結晶性高分子的結晶特性及其所具有的結晶相，在過去的文獻當中有許多的討論，本文想要進一步探討對排聚苯乙烯的等溫結晶行為，並且經由示差掃瞄熱卡計(Differential Scanning Calorimeter, DSC)取得的實驗數據，再加上紅外光譜儀(FTIR)及X-ray繞射儀的分析結果，討論對排聚苯乙烯結晶相的變化。
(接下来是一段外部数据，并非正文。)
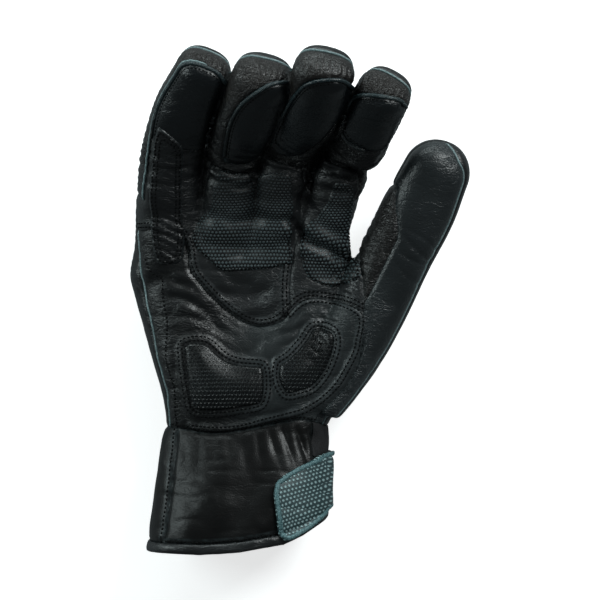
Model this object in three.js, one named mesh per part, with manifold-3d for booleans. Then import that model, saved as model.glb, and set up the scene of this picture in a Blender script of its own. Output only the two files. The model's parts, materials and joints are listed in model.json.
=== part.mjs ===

本研究旨在討論在真空及空氣中照射不同劑量的加馬輻射(200kGy、400kGy、600kGy、800kGy)的非晶態對排聚苯乙烯，由高溫熔融態淬冷至不同的結晶溫度(Tc＝220℃、230℃、240℃、250℃、260℃)，持溫不同的時間後，對其等溫結晶行為有何影響。在相同的結晶溫度之下，隨著加馬輻射劑量的增加，對排聚苯乙烯的結晶度會越小，且達到飽和結晶度所需的時間就越久；而在相同加馬劑量照射之下，隨著等溫結晶溫度的提高，對排聚苯乙烯的結晶度也會越少，此外，對排聚苯乙烯在空氣中受加馬輻射照射所產生的結晶量，不管在哪一個結晶溫度下，都比在真空中受加馬輻射的對排聚苯乙烯來得大。再者，經由高斯函數和X-ray與FTIR的分析，可得知對排聚苯乙烯具有三種不同的晶相：α、β和β′相。由FTIR及X-ray的分析可知，在真空中受加馬輻射的對排聚苯乙烯，當等溫結晶溫度介於230℃∼250℃時，隨著持溫時間的增加，α所佔的比例會越來越多，β則是越來越少，會有α〞轉為β′的情形，而在空氣中照射加馬射線的對排聚苯乙烯結晶型態則與真空中的趨勢相反。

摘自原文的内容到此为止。